As you may have noticed, Ange isn't the only one with a loaded name. That really says a lot about the degree of teen goth seriousness this show takes itself with, because that absolutely sounds like a name I might have thought was clever when I was in middle school. And those aren't the only two: this is a show that also counts Hyde, Eve, and Saga among its cast, along with the super-edgy Veuve, which is French for widow. How do I know all of these names after only one episode? Because we're treated to a rundown of what I believe is every single named character before the story gets started, with their “regular” and “band” personas floating across the screen. That's rarely a good sign in my experience, but it's also worth a chuckle as you see how very hard the names are trying to be symbolic.

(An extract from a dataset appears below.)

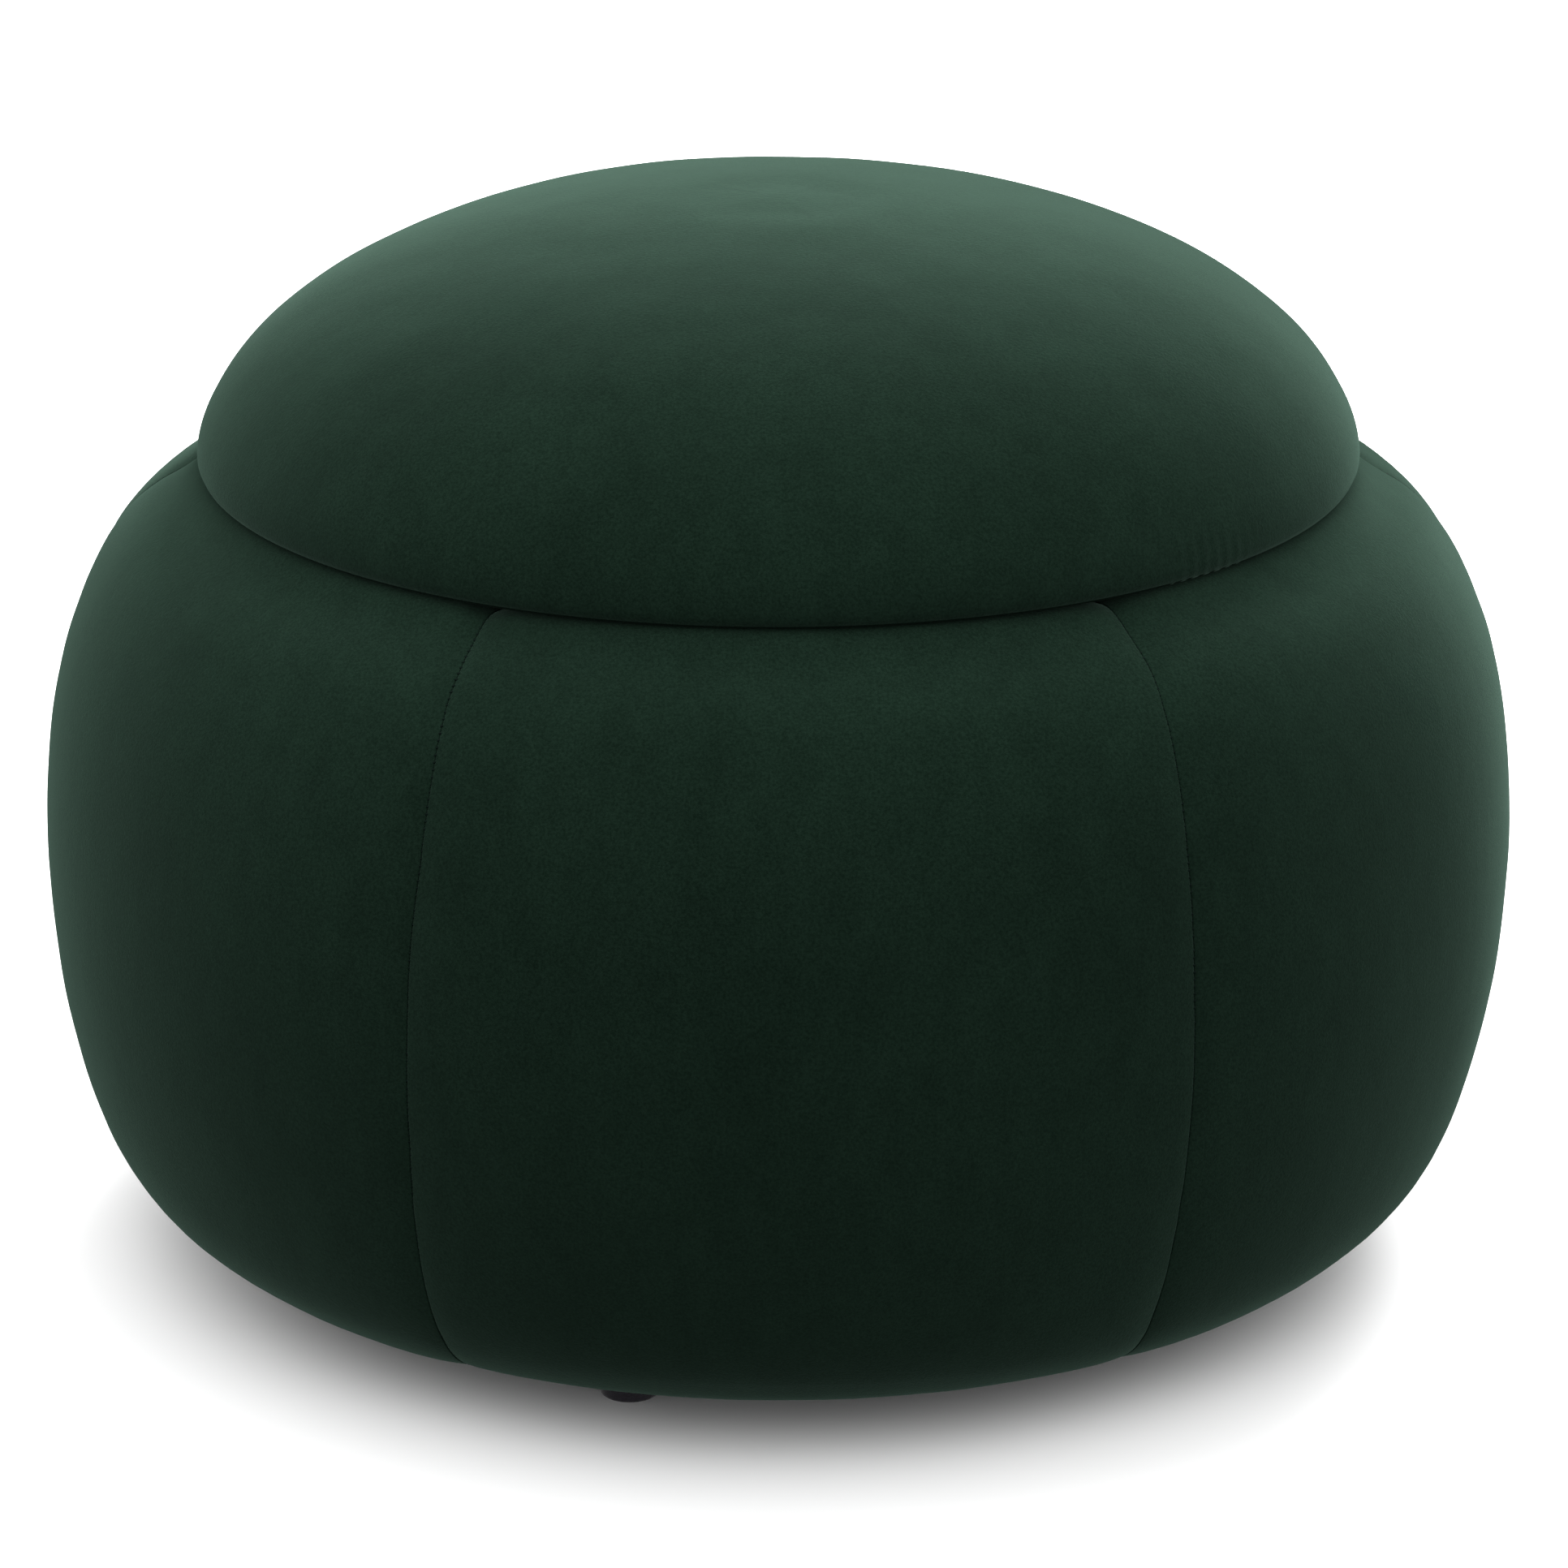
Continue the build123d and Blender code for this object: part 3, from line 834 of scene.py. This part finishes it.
def make_stitches(index):
    """The thread that shows between two panels: one short bar across the seam at each stitch."""
    section = side_section(0)
    count = int(lengths(section)[-1] / stitch_pitch)
    spine = resample(section, count)
    normals = normals_of(spine)
    points, faces = [], []
    for i in range(1, count - 1):
        (r, z), (nr, nz) = spine[i], normals[i]
        a = seam_angle(index, z)
        out, along = Vector((cos(a), sin(a), 0)), Vector((-sin(a), cos(a), 0))
        normal = out * nr + Vector((0, 0, nz))
        up = normal.cross(along)
        tilt = along + up * (thread_slant + slant_spread * lump(i, index, 0, 1.7))
        height = (shoulder_rise(r, z) - crown_sink * crown_at(r, z) - seam_dip * looseness(r, z)
                  - thread_depth)
        centre = out * r + Vector((0, 0, z)) + normal * height
        first = len(points)
        for k in range(thread_rings):
            t = k / (thread_rings - 1) * 2 - 1
            girth = thread_girth * max(thread_blunt, 1 - t * t) ** 0.5
            middle = centre + tilt * (t * thread_half_length) - normal * (thread_dive * t * t)
            for m in range(thread_sides):
                b = 2 * pi * m / thread_sides
                points.append(middle + (normal * cos(b) + up * sin(b)) * girth)
        faces += grid_faces(thread_rings, thread_sides, first, wrap=True)
        last = first + (thread_rings - 1) * thread_sides
        faces.append([first + m for m in range(thread_sides)][::-1])
        faces.append([last + m for m in range(thread_sides)])
    seam = new_object(f"seam_thread_{index + 1}", points, faces, materials["thread"], "base")


for panel in range(panel_count):
    make_side_panel(panel)
    make_side_foam(panel)
    make_stitches(panel)


# ------------------------------------------------------------ base: well and underside

def make_well_lining():
    """The cloth round the well, glued to the drum, with fine upright ripples."""
    ripple_height = 0.5 * mm
    height = well_high.z - well_low.z
    inner_radius = well_high.x - lining_t
    up = [(inner_radius, well_low.z + t * height) for t in np.linspace(0, 1, 30)]
    glued = [(well_high.x, well_high.z), (well_high.x, well_low.z)]
    loop = glued + up

    def ripple(a, i):
        if i < len(glued):
            return 0, 0
        r, z = loop[i]
        x, y = r * cos(a), r * sin(a)
        wave = lump(x, y, z * 0.25, 30 * mm) + 0.5 * lump(x, y, z * 0.2, 11 * mm)
        return -ripple_height * max(0, wave), 0

    lining = turned("well_lining", loop, materials["lining"], "base", ripple, all_round(360))
    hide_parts("storage_lining")


def make_well_floor():
    """The cloth-covered board in the bottom of the well, with soft edges."""
    dimple_height, dimple_size = 0.25 * mm, 45 * mm
    radius = floor_high.x - 1.2 * mm
    low, high = floor_low.z, floor_high.z
    inner_ring, outer_ring = 20 * mm, radius - 3 * mm
    edge = arc((radius - 1.4 * mm, (low + high) / 2), (high - low) / 2, -90, 90)
    loop = chain([(0, low)], level_run(inner_ring, outer_ring, low, 12), edge,
                 level_run(outer_ring, inner_ring, high, 30), [(0, high)])

    def dimple(a, i):
        r, z = loop[i + 1]
        if z < high - 1e-5:
            return 0, 0
        return 0, dimple_height * lump(r * cos(a), r * sin(a), 0, dimple_size)

    floor = turned("well_floor", loop, materials["lining"], "base", dimple)
    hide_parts("storage_floor")


def stretched_sheet(name, low, high, sag, node, body):
    """A round non-woven sheet stapled along its edge, which hangs a little inside it."""
    radius, thickness = high.x, high.z - low.z
    rim = radius - thickness / 2
    edge = arc((rim, (low.z + high.z) / 2), thickness / 2, -90, 90, 5)
    under = level_run(6 * mm, rim - 2 * mm, low.z, 40)
    over = under[::-1] * (1, 0) + (0, high.z)
    loop = chain([(0, low.z)], under, edge, over, [(0, high.z)])

    def hang(a, i):
        r, z = loop[i + 1]
        slack = min(1, max(0, (rim - r) / (60 * mm)))
        x, y = r * cos(a), r * sin(a)
        fold = lump(x, y, 0, 55 * mm) + 0.5 * lump(x, y, 0, 20 * mm, 3.0)
        return 0, -sag * slack * (0.75 + 0.25 * fold)

    sheet = turned(name, loop, materials["non_woven"], body, hang, all_round(240))
    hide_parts(node)


make_well_lining()
make_well_floor()
stretched_sheet("underside_cloth", dust_low, dust_high, 0.5 * mm,
                "dust_cover", "base")
stretched_sheet("lid_underside_cloth", lid_lining_low, lid_lining_high, 0.25 * mm,
                "lid_lining", "lid")


# ------------------------------------------------------------ lid

def lid_section(inset):
    """The lid's outline, that far under its surface, from the raw edge beneath to the top."""
    low, widest = lid_low.z + inset, lid_radius - inset
    edge_z = lid_low.z + lid_roll
    high = lid_high.z - inset
    k_edge, k_top = lid_fullness
    t = np.linspace(0, 1, lid_edge_points)
    turning = np.stack([rise_radius + t * (lid_flat_radius - rise_radius),
                        low + edge_rise * t * t * (3 - 2 * t)], axis=1)
    low += edge_rise
    roll = bezier([(lid_flat_radius, low),
                   (lid_flat_radius + roll_fullness * (widest - lid_flat_radius), low),
                   (widest, edge_z - roll_fullness * (edge_z - low)),
                   (widest, edge_z)], 24)
    dome = bezier([(widest, edge_z), (widest, edge_z + k_edge * (high - edge_z)),
                   (k_top * widest, high), (0, high)], 90)
    return chain([(lid_cover_edge, low - edge_rise)], turning, roll, dome)


def swollen_lid():
    """The lid's cushion blown up over its board, where its cover is held."""
    outline = resample(lid_section(0), lid_rows)
    board = [(r, lid_low.z) for r in lid_board_rings]
    loop = np.vstack([[(0, lid_low.z)], board, outline])

    def held(i, j):
        r, z = loop[i + 1]
        return r < lid_flat_radius and z < lid_low.z + lid_held_height

    field = blown_up(loop, held, lid_segments, lid_pressure, lid_stiffness)[len(board):]
    field = np.clip(field, 0, lid_slack) - field[len(field) // 2:].mean()
    calm = np.array([smooth(r / lid_calm_radius) for r in outline[:-1, 0]])[:, None]
    level = field[calm[:, 0] > 0.99][-1].mean()
    return level + calm * (field - level)


lid_field = swollen_lid()


def lid_swell(a, r, z, share):
    """The cushion's unevenness, with a patch of fine gathers low on its right."""
    x, y = r * cos(a), r * sin(a)
    fade = min(1, max(0, (z - lid_low.z - lid_roll) / lid_wave_rise))
    swell = fade * unevenness(x, y, z, lid_waves)
    if lid_field is not None:
        settled = sampled(lid_field, share * (len(lid_field) - 1), a)
        swell += fade * max(settled, -mm)
    turn = (a - gather_angle) / gather_half_width
    rise = (z - gather_z) / gather_half_height
    patch = exp(-turn**4 - rise**2)
    return swell - gather_depth * patch * (1 + cos(2 * pi * (a - gather_angle) / gather_pitch))


def swelling(outline, first=0, back=False):
    """An offset for turned(): the points of a loop from that index on are those of the outline
    and follow the cushion's swell. back says that they run from the top down."""
    outward = normals_of(outline)
    share = lengths(outline) / lengths(outline)[-1]
    count = len(outline)

    def offset(a, i):
        k = i - first
        if not 0 <= k < count:
            return 0, 0
        k = count - 1 - k if back else k
        (r, z), (nr, nz) = outline[k], outward[k]
        d = lid_swell(a, r, z, share[k])
        return nr * d, nz * d

    return offset


def make_lid_cover():
    """The lid's velvet, with painted shade on its lowest edge: a darker, duller velvet there. Its
    mesh is finer where the gathers are."""
    outside = resample(lid_section(0), lid_cover_rows)
    thick = outside - normals_of(outside) * cover_t
    thick[-1] = (0, outside[-1][1] - cover_t)
    loop = np.vstack([thick[::-1], outside])
    down, up = swelling(outside, -1, back=True), swelling(outside, len(outside) - 1)

    def offset(a, i):
        return down(a, i) if i < len(outside) - 1 else up(a, i)

    plain = all_round(lid_cover_segments)
    fine = np.arange(gather_angle - gather_reach, gather_angle + gather_reach, gather_step)
    angles = np.concatenate([plain[plain < fine[0] - 1e-3], fine, plain[plain > fine[-1] + 1e-3]])
    cover = turned("lid_velvet", loop, materials["velvet"], "lid", offset, angles)
    # Painted shade: the faces at the lid's lowest edge get the darker, duller velvet
    painted_shade_z = lid_low.z + painted_shade_height
    lowest = [face for face in cover.data.polygons if face.center.z < painted_shade_z]
    paint_shaded_velvet(cover, lowest, materials["velvet_painted_shade"])
    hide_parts("lid_cover")


def foam_dome(inset, count):
    """The outline of the foam dome, that far under the cover, from its widest point to the top."""
    dome = lid_section(inset)
    return resample(dome[np.argmax(dome[:, 0]):], count)


def make_lid_padding():
    """The wadding between the cover and the foam, wrapped round the edge of the board."""
    gap = lid_foam_gap
    outer = resample(lid_section(cover_t + gap)[lid_edge_points:], 90)
    inner = foam_dome(cover_t + wadding_t - gap, 70)
    board_edge = lid_board_high.x + gap
    loop = np.vstack([[(board_edge, inner[0][1]), (board_edge, outer[0][1])], outer, inner[::-1]])
    up, down = swelling(outer, 2), swelling(inner, 2 + len(outer), back=True)

    def offset(a, i):
        return up(a, i) if i < 2 + len(outer) else down(a, i)

    padding = turned("lid_padding", loop, materials["wadding"], "lid", offset)
    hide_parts("lid_wadding")


def make_lid_foam(name, node, low, high):
    """One of the two layers of foam that are glued together into the dome."""
    gap = lid_foam_gap
    dome = foam_dome(cover_t + wadding_t + gap, 120)
    side = dome[(dome[:, 1] >= low) & (dome[:, 1] <= high)]
    if low > lid_board_high.z:
        start = [(0, low)]
    else:
        beside_board = lid_board_high.x + gap
        start = [(0, lid_board_high.z), (beside_board, lid_board_high.z), (beside_board, low + gap)]
    loop = chain(start, side, [(0, side[-1][1])])
    first = len(start) - 1
    foam_layer = turned(name, loop, materials["foam"], "lid", swelling(side, first))
    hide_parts(node)


make_lid_cover()
make_lid_padding()
make_lid_foam("lid_foam_base", "lid_foam_firm", firm_low.z, firm_high.z)
make_lid_foam("lid_foam_crown", "lid_foam_soft", soft_low.z, soft_high.z)


# ------------------------------------------------------------ floor, light and camera

def make_floor():
    """A plain white floor. It throws no light back on the piece, so its underside stays dark."""
    n = Nodes("floor")
    n.set(Roughness=0.9, Specular_IOR_Level=0.1)
    dust = n.noise(3, 2)
    n.colour(n.ramp(dust, "Fac", [(0.4, grey(0.97)), (0.6, grey(0.98))]))
    mesh = bpy.data.meshes.new("floor")
    reach = 30
    corners = [(-reach, -reach, 0), (reach, -reach, 0), (reach, reach, 0), (-reach, reach, 0)]
    mesh.from_pydata(corners, [], [(0, 1, 2, 3)])
    mesh.materials.append(n.material)
    floor = bpy.data.objects.new("floor", mesh)
    floor.visible_diffuse = floor.visible_glossy = False
    bpy.context.scene.collection.objects.link(floor)


def make_light(name, place, target, size, power):
    """A square soft light that shines at the target."""
    data = bpy.data.lights.new(name, "AREA")
    data.shape = "RECTANGLE"
    data.size = data.size_y = size
    data.energy = power
    light = bpy.data.objects.new(name, data)
    light.location = place
    light.rotation_euler = (Vector(target) - Vector(place)).to_track_quat("-Z", "Y").to_euler()
    bpy.context.scene.collection.objects.link(light)


def make_world():
    """A white studio, brightest overhead and dim below the horizon, in place of the light that a
    floor gives back."""
    world = bpy.data.worlds.new("studio")
    world.use_nodes = True
    tree = world.node_tree
    place = tree.nodes.new("ShaderNodeTexCoord")
    split = tree.nodes.new("ShaderNodeSeparateXYZ")
    height = tree.nodes.new("ShaderNodeMapRange")
    height.inputs["From Min"].default_value = -1
    ramp = tree.nodes.new("ShaderNodeValToRGB")
    set_stops(ramp, [(0.0, grey(0.04)), (0.47, grey(0.085)), (0.56, grey(0.42)), (1.0, grey(1.0))])
    background = tree.nodes["Background"]
    background.inputs["Strength"].default_value = studio_light
    tree.links.new(place.outputs["Generated"], split.inputs[0])
    tree.links.new(split.outputs["Z"], height.inputs["Value"])
    tree.links.new(height.outputs[0], ramp.inputs[0])
    tree.links.new(ramp.outputs[0], background.inputs["Color"])
    bpy.context.scene.world = world


def make_camera():
    """The photograph's camera: 2.75 m off, a little to the left, looking down at 20 degrees."""
    distance, azimuth, elevation = 2.751, radians(-2.08), radians(19.81)
    aim_right, aim_up = 2.3 * mm, 22.8 * mm
    middle = Vector((0, 0, equator_z))
    back = Vector((sin(azimuth) * cos(elevation), -cos(azimuth) * cos(elevation), sin(elevation)))
    right = Vector((cos(azimuth), sin(azimuth), 0))
    aim = middle + right * aim_right + Vector((0, 0, aim_up))
    data = bpy.data.cameras.new("camera")
    data.lens, data.sensor_width = 150, 36
    camera = bpy.data.objects.new("camera", data)
    camera.location = middle + back * distance
    camera.rotation_euler = (aim - camera.location).to_track_quat("-Z", "Y").to_euler()
    bpy.context.scene.collection.objects.link(camera)
    bpy.context.scene.camera = camera


make_floor()
make_world()
make_light("overhead", place=(-0.3, 0.6, 2.6), target=(0, 0, 0.2), size=2.0, power=14)
make_light("back", place=(1.0, 2.4, 1.3), target=(0, 0, 0.35), size=1.6, power=125)
make_camera()
bpy.context.scene.view_settings.view_transform = "Standard"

Visual Prison has style for days and four, count 'em, four separate songs in this episode, only one of which is a theme song. It's ridiculous, but also pretty damn funny, even if that's not what it's trying to be. It feels a little like Dark UtaPri without the laser-eyed heroine, and while I hesitate to say that it was actually good, I really did enjoy myself watching it. So turn off your brain and sing along – this could be a lot of fun.